Managing deferred service events
The deferred service event feature is off by default but can be enabled by updating the enable-auto-restarts charm config option.
$ juju config neutron-gateway enable-auto-restarts=False
Triggering a deferred service restart via a charm change
Changing the neutron-gateway charms 'debug' option causes the neutron.conf to be updated. In turn a change to the neutron.conf will trigger neutron services to be restarted. However, when auto restarts are disabled the charm updates the neutron.conf but does not restart the neutron services and lets the operator know, via the workload status, that a restart is needed.
$ juju config neutron-gateway debug=True $ juju status neutron-gateway Model Controller Cloud/Region Version SLA Timestamp zaza-cfafc581b686 gnuoy-serverstack-nons serverstack/serverstack 2.8.8 unsupported 10:02:19Z App Version Status Scale Charm Store Channel Rev OS Message neutron-gateway 15.3.2 active 1 neutron-gateway local 65 ubuntu Unit is ready. Services queued for restart: neutron-dhcp-agent, neutron-l3-agent, neutron-metadata-agent, neutron-metering-agent, neutron-openvswitch-agent Unit Workload Agent Machine Public address Ports Message neutron-gateway/0* active idle 5 172.20.0.37 Unit is ready.
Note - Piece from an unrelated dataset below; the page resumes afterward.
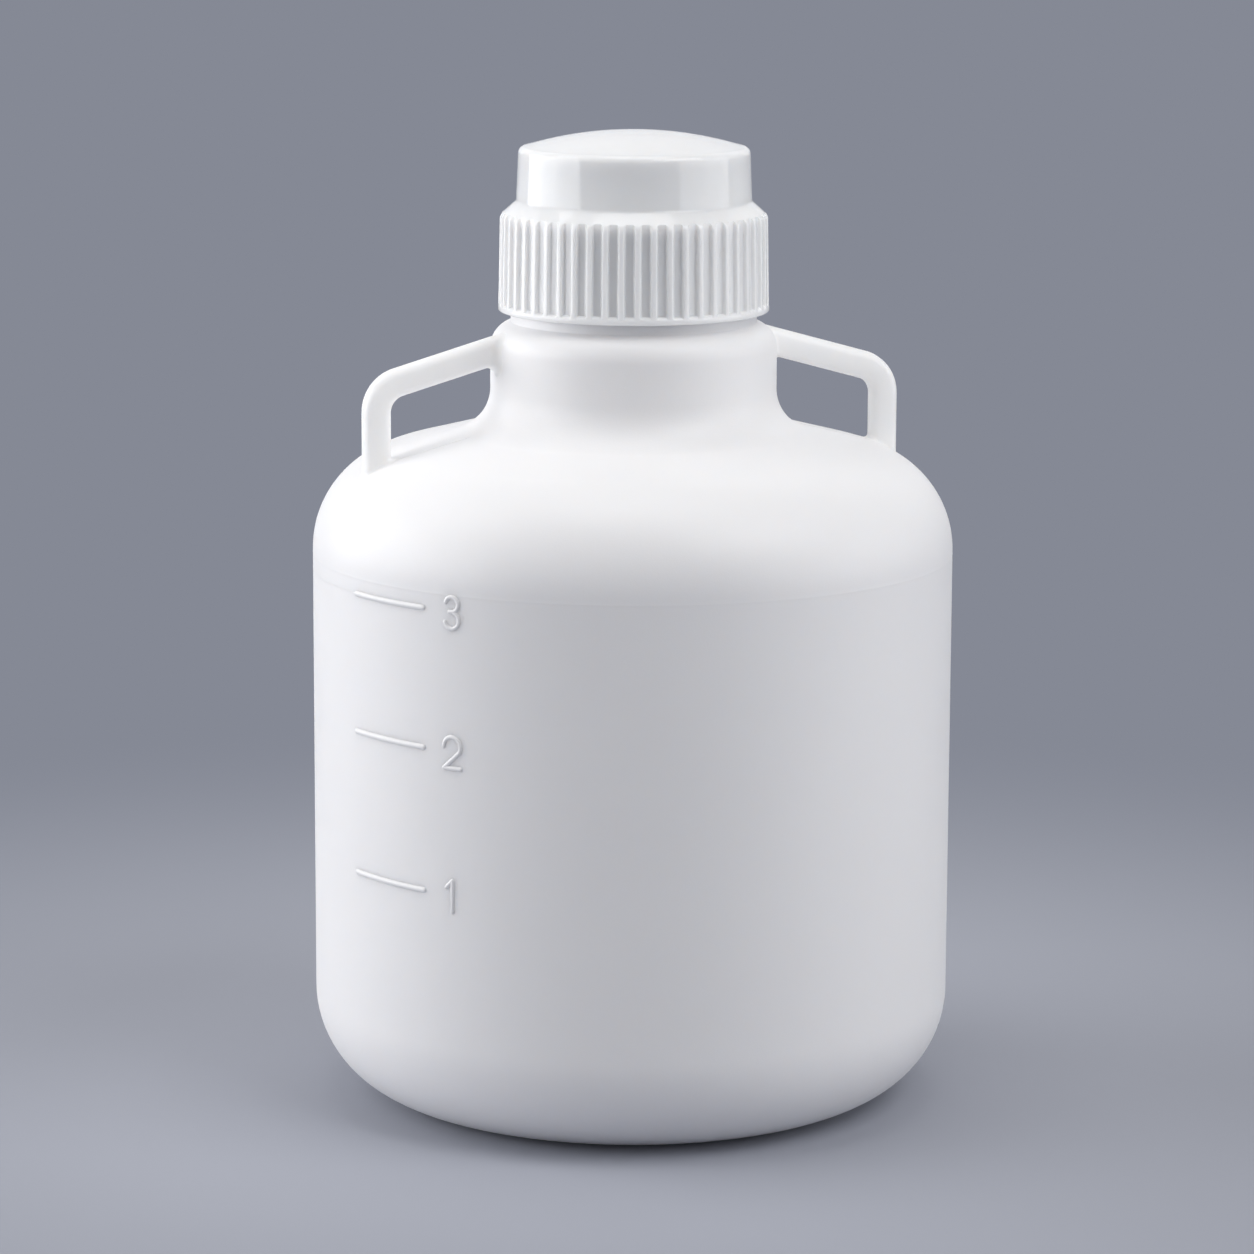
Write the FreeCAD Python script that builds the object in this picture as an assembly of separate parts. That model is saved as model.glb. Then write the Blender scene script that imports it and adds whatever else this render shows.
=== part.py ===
"""A round blow-moulded carboy with two loop handles, litre marks and a ribbed cap.

Millimetres. +Z runs up the bottle's axis, the origin is the middle of the face it
stands on, and the two handles lie along X. The litre marks are on the front (-Y)
side, next to the -X handle. Two pieces: the bottle, moulded in one with its handles,
and the cap that closes it.
"""
import FreeCAD, Part
import math
import os

# Body: a straight round wall between a rounded heel and a rounded shoulder.
BODY_RADIUS = 90.0
HEEL_RADIUS = 30.3
WALL_TOP = 156.4          # height where the wall turns in to the shoulder
SHOULDER_RADIUS = 29.0
SHOULDER_SLOPE = 14.5     # degrees, the shoulder's rise from its bend to the neck
PUSH_UP_RADIUS = 47.0     # the shallow hollow inside the ring it stands on
PUSH_UP_HEIGHT = 2.5
PUSH_UP_SIDE = 5.0        # how far the hollow's side leans in

# Neck: a wide collar with a domed top, and the narrower neck that it carries.
NECK_RADIUS = 34.4
COLLAR_STEP = 5.7         # the collar is this much wider than the neck, all round
COLLAR_FILLET = 12.5      # hollow curve between shoulder and collar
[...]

Services queued for restart: neutron-dhcp-agent, neutron-l3-agent, neutron-metadata-agent, neutron-metering-agent, neutron-openvswitch-agent Machine State DNS Inst id Series AZ Message 5 started 172.20.0.37 9cc5c808-9c85-4b23-aaca-ded6ba666d33 bionic nova ACTIVE
Triggering a deferred hook
There are some occasions when it is not safe for a hook to run at all if the charm is deferring events. For example if the rabbitmq-server charm were to switch from plain text mode to TLS. If the rabbit daemon is not restarted then it will continue to run without TLS. The clients obviously cannot be told to switch to TLS as they will no longer be able to connect. In this case it is not safe to update the rabbitmq config without restarting the service because the service may get restarted for an unexpected reason like a server restart. If an unexpected restart happens rabbit will flip to the new config and the clients with be left trying to talk plain text to a TLS only service. To avoid this the charm may defer running the entire hook. If this happens this will also be visible in the workload status message.
$ juju config neutron-openvswitch disable-mlockall=False $ juju status neutron-openvswitch/0 Model Controller Cloud/Region Version SLA Timestamp zaza-cfafc581b686 gnuoy-serverstack-nons serverstack/serverstack 2.8.8 unsupported 10:44:12Z App Version Status Scale Charm Store Channel Rev OS Message neutron-openvswitch 15.3.2 active 1 neutron-openvswitch charmstore 433 ubuntu Unit is ready. Hooks skipped due to disabled auto restarts: config-changed nova-compute 20.5.0 active 1 nova-compute charmstore 539 ubuntu Unit is ready Unit Workload Agent Machine Public address Ports Message nova-compute/0* active idle 7 172.20.0.6 Unit is ready neutron-openvswitch/0* active idle 172.20.0.6 Unit is ready. Hooks skipped due to disabled auto restarts: config-changed Machine State DNS Inst id Series AZ Message 7 started 172.20.0.6 f160add9-ec68-4658-9688-da6dc7cb8c44 bionic nova ACTIVE
Triggering a deferred service restart via package change
The charms also ensure that package updates do not trigger restarts of key services. This still applies when the package update happens outside of a charm hook or action. If the update does happen outside of the charm then the next update-status hook will spot that a restart is needed and display that in the workload status message.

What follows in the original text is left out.